For much of the past decade, fund donations have dominated the citizenship by investment industry. The reason was simple: it offered a lower entry point, a straightforward process, and no ongoing obligations after obtaining citizenship.
That said, a steady transition has been taking place over the past two years. As Caribbean citizenship programs adjusted their investment thresholds in July 2024, bringing them more in line and moving away from all discount-based pricing, the gap between donation and real estate options narrowed significantly.
At the same time, investors have moved closer to value-based investments that preserve capital and offer potential returns rather than simply selecting the lowest-cost option.
What we are seeing in 2026 is that more clients are pursuing a second citizenship as part of a broader investment strategy.

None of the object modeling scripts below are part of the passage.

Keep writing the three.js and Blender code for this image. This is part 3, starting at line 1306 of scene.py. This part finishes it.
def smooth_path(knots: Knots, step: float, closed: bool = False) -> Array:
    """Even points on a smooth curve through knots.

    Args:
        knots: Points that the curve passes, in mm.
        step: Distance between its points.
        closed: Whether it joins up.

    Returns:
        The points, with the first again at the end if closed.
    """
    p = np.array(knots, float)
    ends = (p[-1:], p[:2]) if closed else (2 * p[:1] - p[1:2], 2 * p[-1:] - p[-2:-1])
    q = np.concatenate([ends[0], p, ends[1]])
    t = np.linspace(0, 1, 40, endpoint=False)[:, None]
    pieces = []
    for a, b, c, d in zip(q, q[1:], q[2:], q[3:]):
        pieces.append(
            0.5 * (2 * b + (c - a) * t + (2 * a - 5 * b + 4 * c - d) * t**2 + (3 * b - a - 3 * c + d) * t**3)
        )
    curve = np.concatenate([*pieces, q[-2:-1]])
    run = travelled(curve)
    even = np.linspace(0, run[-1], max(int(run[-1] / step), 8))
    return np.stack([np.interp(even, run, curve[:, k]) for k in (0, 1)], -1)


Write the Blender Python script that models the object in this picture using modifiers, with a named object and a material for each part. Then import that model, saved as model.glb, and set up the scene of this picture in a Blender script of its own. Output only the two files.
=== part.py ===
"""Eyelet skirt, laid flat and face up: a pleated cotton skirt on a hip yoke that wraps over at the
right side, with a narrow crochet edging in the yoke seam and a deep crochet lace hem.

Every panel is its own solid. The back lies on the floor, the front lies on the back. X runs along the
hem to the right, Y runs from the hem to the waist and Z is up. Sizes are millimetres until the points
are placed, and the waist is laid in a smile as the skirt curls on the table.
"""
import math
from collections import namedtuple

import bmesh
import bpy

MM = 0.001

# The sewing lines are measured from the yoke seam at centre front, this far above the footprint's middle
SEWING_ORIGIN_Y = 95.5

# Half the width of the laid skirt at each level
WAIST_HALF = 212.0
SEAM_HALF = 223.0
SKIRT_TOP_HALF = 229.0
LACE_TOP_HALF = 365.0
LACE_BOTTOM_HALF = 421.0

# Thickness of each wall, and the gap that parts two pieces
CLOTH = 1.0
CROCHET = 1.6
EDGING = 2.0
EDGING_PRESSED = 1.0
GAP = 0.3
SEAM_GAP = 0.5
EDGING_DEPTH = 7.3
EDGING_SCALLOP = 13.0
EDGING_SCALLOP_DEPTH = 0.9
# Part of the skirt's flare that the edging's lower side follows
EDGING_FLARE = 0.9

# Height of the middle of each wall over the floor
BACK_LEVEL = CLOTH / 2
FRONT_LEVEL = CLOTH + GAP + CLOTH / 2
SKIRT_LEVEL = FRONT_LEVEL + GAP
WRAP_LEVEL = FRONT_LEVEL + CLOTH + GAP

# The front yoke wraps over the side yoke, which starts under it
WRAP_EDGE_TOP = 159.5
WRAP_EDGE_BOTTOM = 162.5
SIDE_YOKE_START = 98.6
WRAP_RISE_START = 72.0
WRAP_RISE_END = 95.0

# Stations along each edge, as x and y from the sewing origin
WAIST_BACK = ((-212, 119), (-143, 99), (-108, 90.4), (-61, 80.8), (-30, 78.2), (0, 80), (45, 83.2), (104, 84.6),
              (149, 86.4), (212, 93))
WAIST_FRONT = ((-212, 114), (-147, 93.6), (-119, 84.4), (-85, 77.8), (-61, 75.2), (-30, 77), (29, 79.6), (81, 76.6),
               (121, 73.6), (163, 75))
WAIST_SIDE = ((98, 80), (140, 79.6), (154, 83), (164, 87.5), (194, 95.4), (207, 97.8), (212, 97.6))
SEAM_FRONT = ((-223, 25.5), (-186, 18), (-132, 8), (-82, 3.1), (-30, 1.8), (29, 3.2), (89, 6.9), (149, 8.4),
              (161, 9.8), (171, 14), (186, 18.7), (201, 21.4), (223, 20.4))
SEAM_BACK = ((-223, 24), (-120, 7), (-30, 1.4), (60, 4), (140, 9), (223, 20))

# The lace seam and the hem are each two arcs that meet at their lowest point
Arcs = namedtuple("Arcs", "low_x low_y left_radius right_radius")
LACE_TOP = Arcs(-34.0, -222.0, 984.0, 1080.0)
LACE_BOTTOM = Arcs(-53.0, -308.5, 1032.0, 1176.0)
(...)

Instead of asking only about timelines to citizenship and mobility benefits, they are asking about rental yields, resale opportunities, holding periods, and long-term returns.
Many clients are now showing greater interest in the real estate route, as its cost structure has moved closer to that of the donation option. However, real estate within CBI programs is often advertised in a way that confuses clients—particularly when it comes to fractional shares. Most see a low entry price and assume it applies to a private home, when in fact it represents a share of a property such as a luxury resort or hotel.

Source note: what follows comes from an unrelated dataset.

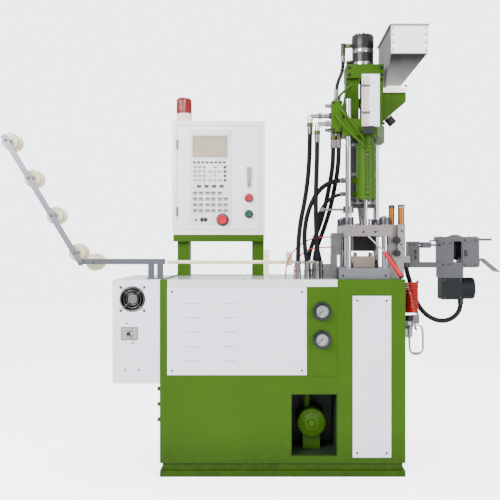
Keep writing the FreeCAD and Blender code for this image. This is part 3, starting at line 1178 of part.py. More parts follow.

One of the clearest indicators comes from Grenada, where 70% of applicants chose the real estate route in 2025 — the highest proportion since 2022.
A major driver has been the pricing reforms introduced across Caribbean citizenship programmes in July 2024. Prior to these changes, donation routes often cost significantly less than real estate investments, making the decision relatively straightforward for many applicants.

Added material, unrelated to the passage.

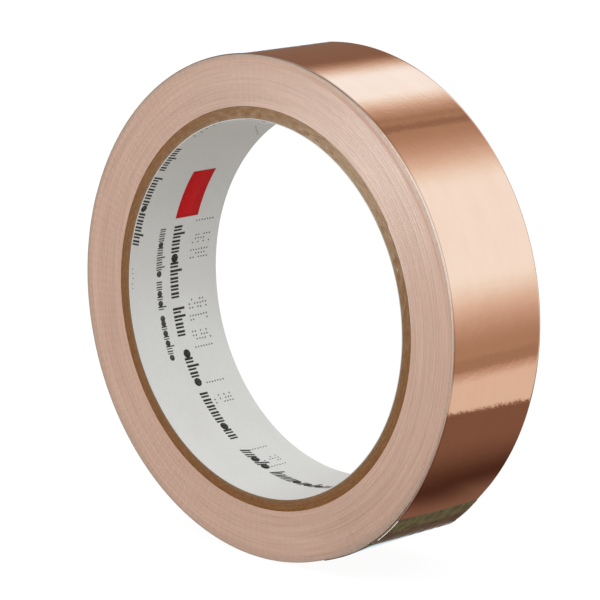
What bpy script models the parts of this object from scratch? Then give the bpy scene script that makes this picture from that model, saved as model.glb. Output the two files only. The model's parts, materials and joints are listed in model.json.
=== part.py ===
"""Copper foil tape roll: a paperboard core with a paper label, the wound pack of liner-backed
copper tape, the outermost turn as its real layers, and the film tab that closes the free end.

Metres, +Z up. The origin is the centre of the bore, halfway across the width. The roll's axis is
Y and the roll stands on its rim. Angles are degrees in the XZ plane, from +X towards +Z. An angle
past 360 is a further turn: the tape runs inwards as its angle grows.
"""

import math

import bpy
from mathutils import Vector

MM = 0.001

# Roll
WIDTH = 25.4 * MM
BORE_RADIUS = 38.1 * MM
CORE_WALL = 2.6 * MM
ROLL_RADIUS = 51.2 * MM  # outer face of the tape at its free end
TURNS = 57.25

# Core
PLIES = 4
LABEL = 0.15 * MM
PLY_GAP = 0.02 * MM
PLY = (CORE_WALL - LABEL - PLIES * PLY_GAP) / PLIES
CORE_RECESS = 0.1 * MM  # the core stops this far short of the pack's side faces
SEAM_GAP = 0.3 * MM

# Tape
CORE_CLEARANCE = 0.05 * MM
PACK_RADIUS = BORE_RADIUS + CORE_WALL + CORE_CLEARANCE  # inner face of the first turn
PITCH = (ROLL_RADIUS - PACK_RADIUS) / TURNS  # radius gained in one turn
FOIL = 0.0356 * MM
ADHESIVE = 0.030 * MM
LINER = 0.100 * MM
LAYER_GAP = (PITCH - FOIL - ADHESIVE - LINER) / 3
END_GAP = 0.3 * MM  # between the ends of strips that would meet

# Tab
TAB_FILM = 0.060 * MM
TAB_ADHESIVE = 0.030 * MM
TAB_GAP = 0.010 * MM

# Facets: every strip shares these corners, so that thin layers stay parallel
FACETS = 80
FACET = 360 / FACETS
FIRST_CORNER = 270 - FACET / 2  # the roll rests on a flat facet, not on a corner
ON_CORNER = 1e-6

# Angles, each on a facet corner
FREE_END = FIRST_CORNER + 8 * FACET
TAB_TOP = FIRST_CORNER + 11 * FACET
TAB_TOUCHDOWN = FIRST_CORNER + 7 * FACET
TAB_BOTTOM = FIRST_CORNER + 5 * FACET
CREASE = FIRST_CORNER + 17 * FACET  # where the loose end of the tape bends as it is lifted
FIRST_TURN_START = FIRST_CORNER - 52 * FACET
LABEL_SEAM = FIRST_CORNER - 40 * FACET
PLY_SEAM_STEP = 18 * FACET

# How far the loose end stands off the roll
SLACK = 0.3 * MM  # from the crease to the tab
SLACK_ANGLE = 9.0
BOW = 0.8 * MM  # more under the tab, whose film is stiff
BOW_ANGLE = 9.0

COLOURS = {  # base colour, roughness, metallic
    "label_paper": ((0.58, 0.58, 0.55), 0.6, 0.0),
    "kraft_board": ((0.21, 0.11, 0.045), 0.9, 0.0),
    "wound_edge": ((0.56, 0.37, 0.29), 0.6, 0.2),
    "copper_foil": ((0.78, 0.42, 0.27), 0.2, 1.0),
    "acrylic_adhesive": ((0.70, 0.62, 0.45), 0.3, 0.0),
    "release_liner": ((0.72, 0.68, 0.62), 0.6, 0.0),
    "tab_film": ((0.10, 0.11, 0.04), 0.15, 0.0),
    "tab_adhesive": ((0.25, 0.26, 0.14), 0.4, 0.0),
}


def clear_scene():
    for obj in list(bpy.data.objects):
        bpy.data.objects.remove(obj)


def make_material(name):
    colour, roughness, metallic = COLOURS[name]
    material = bpy.data.materials.new(name)
    material.use_nodes = True
    shader = material.node_tree.nodes["Principled BSDF"]
    shader.inputs["Base Color"].default_value = (*colour, 1.0)
    shader.inputs["Roughness"].default_value = roughness
    shader.inputs["Metallic"].default_value = metallic
    material.diffuse_color = (*colour, 1.0)
    return material


def smoothstep(value):
    value = min(max(value, 0.0), 1.0)
    return value * value * (3 - 2 * value)


def turn_radius(angle):
    """Outer face of the wound tape."""
    return ROLL_RADIUS - PITCH * (angle - FREE_END) / 360


def tail_radius(angle):
    """Outer face of the loose end, which stands off the turn below."""
    slack = SLACK * smoothstep((CREASE - angle) / SLACK_ANGLE)
    bow = BOW * smoothstep((TAB_TOP + FACET - angle) / BOW_ANGLE)
    return turn_radius(angle) + slack + bow


def tab_radius(angle):
    """Inner face of the tab: on the loose end down to the end of the tape, then on the roll."""
    if angle > TAB_TOUCHDOWN + ON_CORNER:
        return tail_radius(angle) + TAB_GAP
    return turn_radius(angle + 360) + TAB_GAP


def corner_point(corner, radius_at):
    angle = FIRST_CORNER + corner * FACET
    turn = math.radians(angle)
    return radius_at(angle) * Vector((math.cos(turn), math.sin(turn)))


def facet_point(angle, radius_at):
    """The point at an angle on the flat facets that join the corners."""
    place = (angle - FIRST_CORNER) / FACET
    corner = math.floor(place + ON_CORNER)
    here = corner_point(corner, radius_at)
    return here.lerp(corner_point(corner + 1, radius_at), place - corner)


def facet_path(start, end, radius_at):
    """Points from start to end, with each facet corner between them."""
    first = math.floor((start - FIRST_CORNER) / FACET + ON_CORNER) + 1
    last = math.ceil((end - FIRST_CORNER) / FACET - ON_CORNER)
    corners = [FIRST_CORNER + corner * FACET for corner in range(first, last)]
    return [facet_point(angle, radius_at) for angle in (start, *corners, end)]


def arc_angle(length, radius):
    return math.degrees(length / radius)


def add_curve_object(name, width, material, collection, pivot):
    """A 2D curve whose plane is the roll's side and whose extrusion runs along the roll's axis."""
    curve = bpy.data.curves.new(name, "CURVE")
    curve.dimensions = "2D"
    curve.extrude = width / 2
    curve.materials.append(material)
    obj = bpy.data.objects.new(name, curve)
    obj.rotation_euler = (math.pi / 2, 0, 0)
    obj.parent = pivot
    collection.objects.link(obj)
    return obj


def add_spline(curve, points, closed, origin):
    spline = curve.splines.new("POLY")
    spline.points.add(len(points) - 1)
    for spot, point in zip(spline.points, points):
        x, y = point - origin
        spot.co = (x, y, 0, 1)
    spline.use_cyclic_u = closed


def add_strip(name, path, thickness, material, collection, width=WIDTH, pivot=None):
    """A strip whose outer face follows path. Its thickness grows towards the roll's axis."""
    obj = add_curve_object(name, width, material, collection, pivot)
    obj.data.fill_mode = "NONE"
    origin = Vector((pivot.location.x, pivot.location.z)) if pivot else Vector((0, 0))
    add_spline(obj.data, path, False, origin)
    solidify = obj.modifiers.new("Solidify", "SOLIDIFY")
    solidify.thickness = thickness
    solidify.offset = 1  # a counter-clockwise curve's extrusion faces the axis
    solidify.use_even_offset = True
    return obj


def add_pivot(name, point, collection):
    """An empty on a joint's axis, which runs along Y."""
    pivot = bpy.data.objects.new(name, None)
    pivot.empty_display_size = 5 * MM
    pivot.location = (point.x, 0, point.y)
    collection.objects.link(pivot)
    return pivot


def build_core(materials, collection):
    """The paper label inside kraft plies. Each is a strip bent round until its ends nearly meet."""
    strips = [("core_label", LABEL, materials["label_paper"])]
    strips += [(f"core_ply_{ply + 1}", PLY, materials["kraft_board"]) for ply in range(PLIES)]
    inner = BORE_RADIUS
    for index, (name, thickness, material) in enumerate(strips):
        outer = inner + thickness
        seam = LABEL_SEAM + index * PLY_SEAM_STEP
        end = seam + 360 - arc_angle(SEAM_GAP, outer)
        path = facet_path(seam, end, lambda angle: outer)
        width = WIDTH - 2 * CORE_RECESS
        add_strip(name, path, thickness, material, collection, width=width)
        inner = outer + PLY_GAP


def build_pack(materials, collection):
    """Every turn below the outermost one, with a step where the tape starts and where it leaves."""

    def first_turn_radius(angle):
        return PACK_RADIUS + PITCH * (1 - (angle - FIRST_TURN_START) / 360)

    obj = add_curve_object("wound_turns", WIDTH, materials["wound_edge"], collection, None)
    obj.data.fill_mode = "BOTH"
    outer = facet_path(FREE_END + 360, FREE_END + 720, turn_radius)
    inner = facet_path(FIRST_TURN_START, FIRST_TURN_START + 360, first_turn_radius)
    for path in (outer, inner):
        add_spline(obj.data, path, True, Vector((0, 0)))


def tape_layers(materials):
    """Each layer of the tape from outside in: name, depth of its outer face, thickness, material."""
    foil_depth = 0.0
    adhesive_depth = FOIL + LAYER_GAP
    liner_depth = adhesive_depth + ADHESIVE + LAYER_GAP
    return (
        ("foil", foil_depth, FOIL, materials["copper_foil"]),
        ("adhesive", adhesive_depth, ADHESIVE, materials["acrylic_adhesive"]),
        ("liner", liner_depth, LINER, materials["release_liner"]),
    )


def build_outer_turn(materials, collection):
    """The outermost turn, from the crease round to where the pack's own surface takes over."""
    gap = arc_angle(END_GAP, ROLL_RADIUS)
    for name, depth, thickness, material in tape_layers(materials):
        path = facet_path(CREASE + gap, FREE_END + 360 - gap, lambda a: turn_radius(a) - depth)
        add_strip(f"outer_{name}", path, thickness, material, collection)


def build_tail(materials, collection):
    """The loose end. Its foil and adhesive lift as one, and its liner peels away from them."""
    pivots = {}
    for name, depth, thickness, material in tape_layers(materials):
        path = facet_path(FREE_END, CREASE, lambda a: tail_radius(a) - depth)
        if name != "adhesive":
            hinge = "liner_pivot" if name == "liner" else "tail_pivot"
            pivots[hinge] = pivot = add_pivot(hinge, path[-1], collection)
        add_strip(f"tail_{name}", path, thickness, material, collection, pivot=pivot)
    return pivots


def build_tab(materials, collection):
    """The closing tab: a stiff film and its adhesive, from the loose end down onto the roll."""
    adhesive_face = TAB_ADHESIVE
    film_face = adhesive_face + TAB_GAP + TAB_FILM
    film = facet_path(TAB_BOTTOM, TAB_TOP, lambda a: tab_radius(a) + film_face)
    adhesive = facet_path(TAB_BOTTOM, TAB_TOP, lambda a: tab_radius(a) + adhesive_face)
    pivot = add_pivot("tab_pivot", film[-1], collection)
    add_strip("tab_film", film, TAB_FILM, materials["tab_film"], collection, pivot=pivot)
    add_strip(
        "tab_adhesive", adhesive, TAB_ADHESIVE, materials["tab_adhesive"], collection, pivot=pivot
    )


def main():
    clear_scene()
    collection = bpy.data.collections.new("copper_foil_tape_roll")
    bpy.context.scene.collection.children.link(collection)
    materials = {name: make_material(name) for name in COLOURS}
    build_core(materials, collection)
    build_pack(materials, collection)
    build_outer_turn(materials, collection)
    build_tail(materials, collection)
    build_tab(materials, collection)


main()
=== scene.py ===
"""Looks of the copper foil tape roll: every wound layer, the kraft core, the label, foil and tab.

Lengths are metres in the frame's own axes: the roll's axis is Y and it stands on its rim. Angles
are degrees in the XZ plane, from +X towards +Z. An angle past 360 is a further turn: the tape runs
inwards as its angle grows.
"""

import json
import math

import bpy
import numpy as np
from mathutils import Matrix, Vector


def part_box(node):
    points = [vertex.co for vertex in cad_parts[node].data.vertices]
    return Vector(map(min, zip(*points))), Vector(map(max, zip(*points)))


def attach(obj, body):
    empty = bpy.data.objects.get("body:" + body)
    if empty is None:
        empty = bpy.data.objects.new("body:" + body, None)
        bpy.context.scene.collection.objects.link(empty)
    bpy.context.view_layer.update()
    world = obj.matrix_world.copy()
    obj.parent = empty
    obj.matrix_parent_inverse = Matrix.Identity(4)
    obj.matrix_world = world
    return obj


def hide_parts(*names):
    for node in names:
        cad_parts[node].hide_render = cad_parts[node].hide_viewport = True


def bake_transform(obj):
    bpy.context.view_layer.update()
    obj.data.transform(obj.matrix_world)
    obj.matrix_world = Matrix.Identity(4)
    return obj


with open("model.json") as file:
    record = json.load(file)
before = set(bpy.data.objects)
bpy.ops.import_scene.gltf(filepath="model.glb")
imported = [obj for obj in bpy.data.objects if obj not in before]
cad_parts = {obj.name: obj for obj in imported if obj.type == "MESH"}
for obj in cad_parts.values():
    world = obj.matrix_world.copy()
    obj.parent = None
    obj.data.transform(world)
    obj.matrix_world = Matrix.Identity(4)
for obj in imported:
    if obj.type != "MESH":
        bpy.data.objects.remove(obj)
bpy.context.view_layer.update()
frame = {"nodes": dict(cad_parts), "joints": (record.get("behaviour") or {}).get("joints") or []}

MM = 0.001
SEED = 7


# ---------------------------------------------------------------- sizes, read from the frame


def joint_place(name):
    spot = next(j for j in frame["joints"] if j["name"] == name)["pos_m"]
    return math.degrees(math.atan2(spot[2], spot[0])) % 360, math.hypot(spot[0], spot[2])


def polar(node):
    """Angles and radii of a node's corners."""
    points = np.array([vert.co for vert in frame["nodes"][node].data.vertices], float)
    angle = np.degrees(np.arctan2(points[:, 2], points[:, 0])) % 360
    return angle, np.hypot(points[:, 0], points[:, 2])


WIDTH = 2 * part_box("outer_foil")[1].y
PACK_RADIUS = polar("wound_turns")[1].min()
FREE_END = polar("tail_foil")[0].min()
TAB_BOTTOM = polar("tab_film")[0].min()
CREASE, CREASE_RADIUS = joint_place("tail_lift")
TAB_TOP = joint_place("tab_peel")[0]

TURNS = 57.25
FOIL = 0.0356 * MM
ADHESIVE = 0.030 * MM
LINER = 0.100 * MM
PITCH = (CREASE_RADIUS - PACK_RADIUS) / (TURNS - (CREASE - FREE_END) / 360)
ROLL_RADIUS = PACK_RADIUS + PITCH * TURNS
LAYER_GAP = (PITCH - FOIL - ADHESIVE - LINER) / 3
ADHESIVE_DEPTH = FOIL + LAYER_GAP
LINER_DEPTH = ADHESIVE_DEPTH + ADHESIVE + LAYER_GAP
STRIP_START = FREE_END + 360 * TURNS  # the first turn's end, on the core
FAR_SEAM = FREE_END + 216  # where the loose turn's mesh meets the rest of the outermost turn
STRIP_LENGTH = math.radians(STRIP_START - FAR_SEAM) * (PACK_RADIUS + ROLL_RADIUS) / 2
BORE_RADIUS = 38.1  # millimetres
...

Today, that gap has narrowed considerably. As a result, investors are increasingly questioning whether a lower upfront contribution justifies passing on the opportunity to own a tangible asset.
When the difference between a donation and a recoverable investment narrows, the conversation naturally shifts from cost alone to value. Rather than focusing exclusively on the lowest entry point, clients are increasingly asking whether a slightly higher investment could generate income, preserve capital, or offer potential upside through resale.
The conversation around Caribbean real estate has changed noticeably over the past two years.
While price remains important, it is no longer the only factor driving decision-making. Antigua, for example, has become a popular option because a qualifying one-bedroom property starts at $300,000, making it one of the more accessible real estate routes in the region.
From there, clients typically move beyond the entry price and start asking about resale. They want to understand how long they must hold the property, whether it is likely to retain its value, and how easily it can be sold once the mandatory holding period expires. Antigua and Barbuda, Grenada, and Dominica are often attractive in this regard because they all have five-year holding periods.
The next question is usually about income. Clients want to know whether the property can generate rental returns during the holding period and how that affects the overall economics of the investment. Antigua’s tourism sector has performed strongly in recent years, with visitor arrivals reaching record levels in 2024 and 2025. For many investors, this reinforces the appeal of real estate as something that may generate income while also providing a route to citizenship.
What stands out is how these discussions have evolved. Clients are no longer focused solely on obtaining citizenship at the lowest possible cost. They are evaluating factors such as resale potential, holding periods, and income generation in much the same way they would assess any other investment opportunity.
The key takeaway is that the real estate option is gaining momentum across these programs. If a client is already prepared to spend $200,000–$250,000 on a government donation, it often makes sense to invest a little more in a property that can generate an annual ROI and be resold once the holding period required to maintain Citizenship by Investment eligibility has passed.
In the client’s mind, this feels less like a fee and more like an investment. For investors focused on wealth preservation and diversification, obtaining a second citizenship through investment in a tangible asset makes real estate more attractive. Amid global scrutiny of certain citizenship programs for economic citizens with no physical connection to the island, clients are also beginning to understand that the real estate option provides a foundation for establishing a genuine link with the country through property ownership and potential future visits.
This is especially beneficial under the genuine link requirements announced by St Kitts and Nevis in January 2026, which seek to strengthen the connection between the citizen and the Federation.
The right route ultimately depends on what each client values most.
For those seeking the most straightforward path to citizenship, the donation route remains an attractive option. It involves a single contribution, no ongoing asset management, and no exposure to market risk. The trade-off is that the capital is spent outright and cannot be recovered.
Real estate appeals to a different type of investor. Rather than viewing citizenship as a standalone cost, these applicants see it as part of a broader investment decision. In addition to obtaining citizenship, they gain ownership of a tangible asset that may generate rental income and can potentially be sold once the mandatory holding period has expired.
What is becoming clear across the Caribbean is that the conversation is changing. As the gap between donation and real estate routes narrows, investors are placing greater emphasis on value, capital preservation, and long-term returns. The question is no longer simply which route is cheapest, but which route aligns best with an investor’s broader financial and mobility objectives.